* Set problem *
Reproduce exactly the lines below, from the first through the one containing "V = FreeCAD.Vector", and nothing more.

** Start of Raw data **

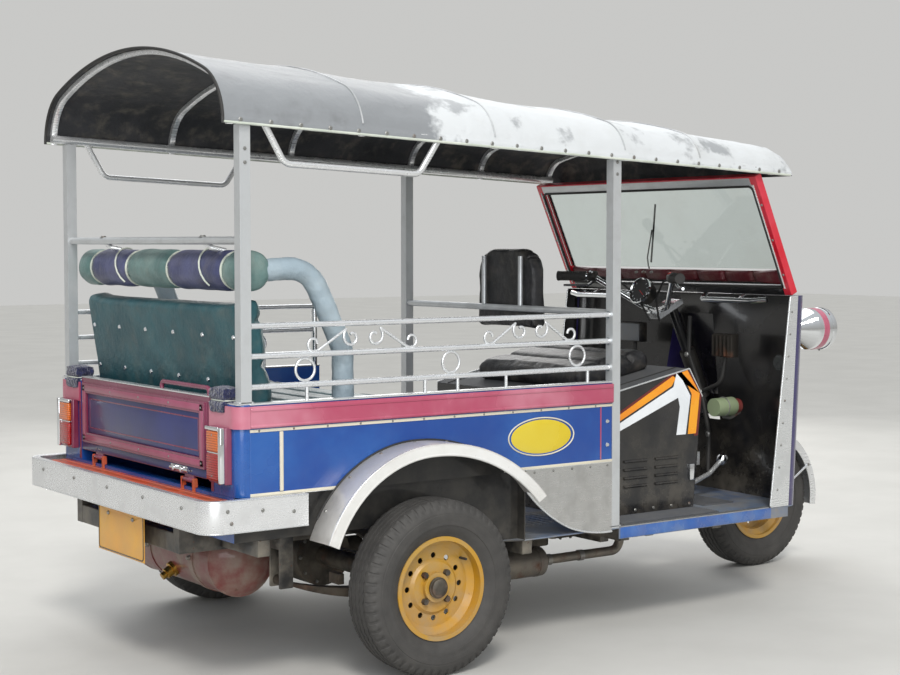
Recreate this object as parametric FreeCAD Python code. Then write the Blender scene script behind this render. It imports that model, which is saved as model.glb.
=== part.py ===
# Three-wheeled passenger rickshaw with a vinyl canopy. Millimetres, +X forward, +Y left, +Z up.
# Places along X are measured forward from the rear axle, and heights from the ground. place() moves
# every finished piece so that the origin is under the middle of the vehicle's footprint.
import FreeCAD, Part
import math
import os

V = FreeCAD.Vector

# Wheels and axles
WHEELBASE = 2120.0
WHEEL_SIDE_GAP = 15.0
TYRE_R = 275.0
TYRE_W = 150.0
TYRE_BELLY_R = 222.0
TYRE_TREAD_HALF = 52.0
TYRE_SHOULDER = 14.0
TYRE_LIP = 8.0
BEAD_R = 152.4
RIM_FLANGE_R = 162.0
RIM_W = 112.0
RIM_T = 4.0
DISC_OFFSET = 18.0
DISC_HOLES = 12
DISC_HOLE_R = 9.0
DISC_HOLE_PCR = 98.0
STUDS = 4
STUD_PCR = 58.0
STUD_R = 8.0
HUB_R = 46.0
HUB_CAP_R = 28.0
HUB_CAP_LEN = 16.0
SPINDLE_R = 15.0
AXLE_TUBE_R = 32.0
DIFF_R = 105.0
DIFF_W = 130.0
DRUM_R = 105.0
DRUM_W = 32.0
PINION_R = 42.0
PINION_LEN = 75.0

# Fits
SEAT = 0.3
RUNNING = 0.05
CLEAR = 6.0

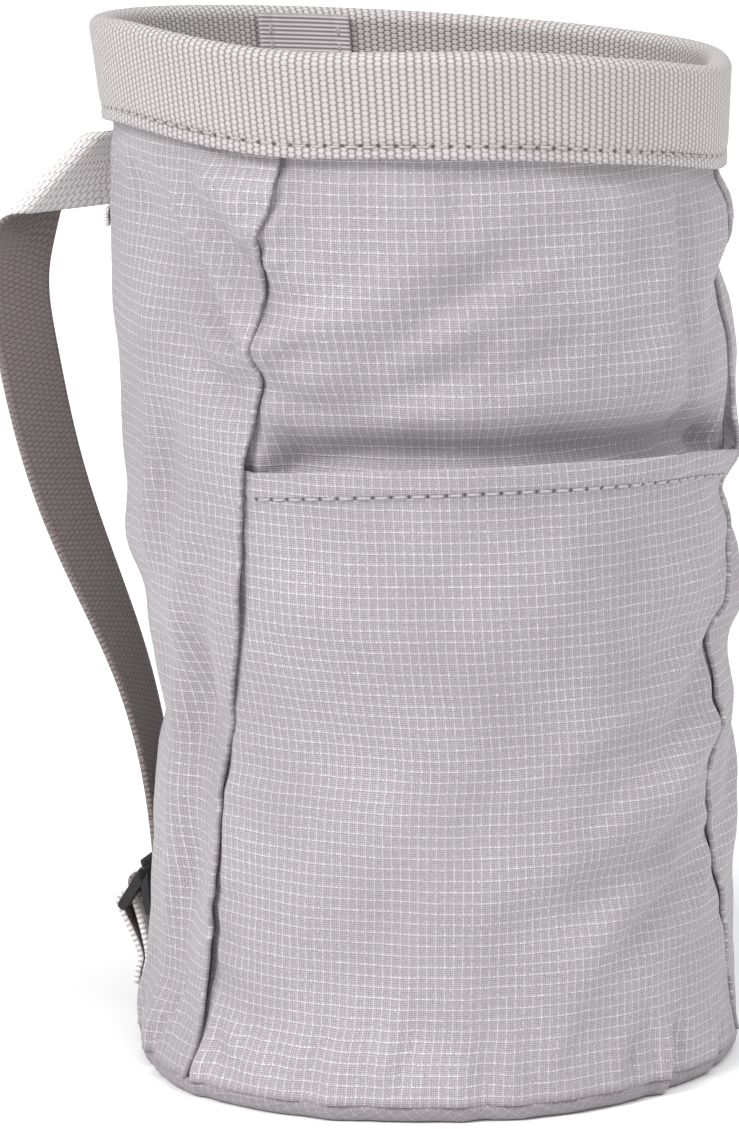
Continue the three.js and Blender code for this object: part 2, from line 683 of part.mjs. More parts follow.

** End of Raw data **

* Result for this task *
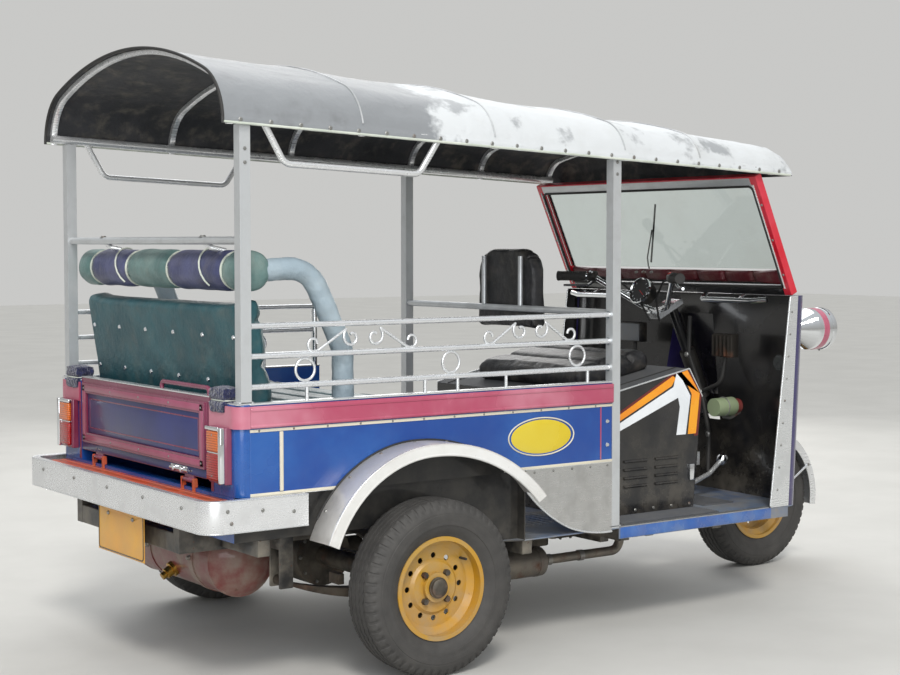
Recreate this object as parametric FreeCAD Python code. Then write the Blender scene script behind this render. It imports that model, which is saved as model.glb.
=== part.py ===
# Three-wheeled passenger rickshaw with a vinyl canopy. Millimetres, +X forward, +Y left, +Z up.
# Places along X are measured forward from the rear axle, and heights from the ground. place() moves
# every finished piece so that the origin is under the middle of the vehicle's footprint.
import FreeCAD, Part
import math
import os

V = FreeCAD.Vector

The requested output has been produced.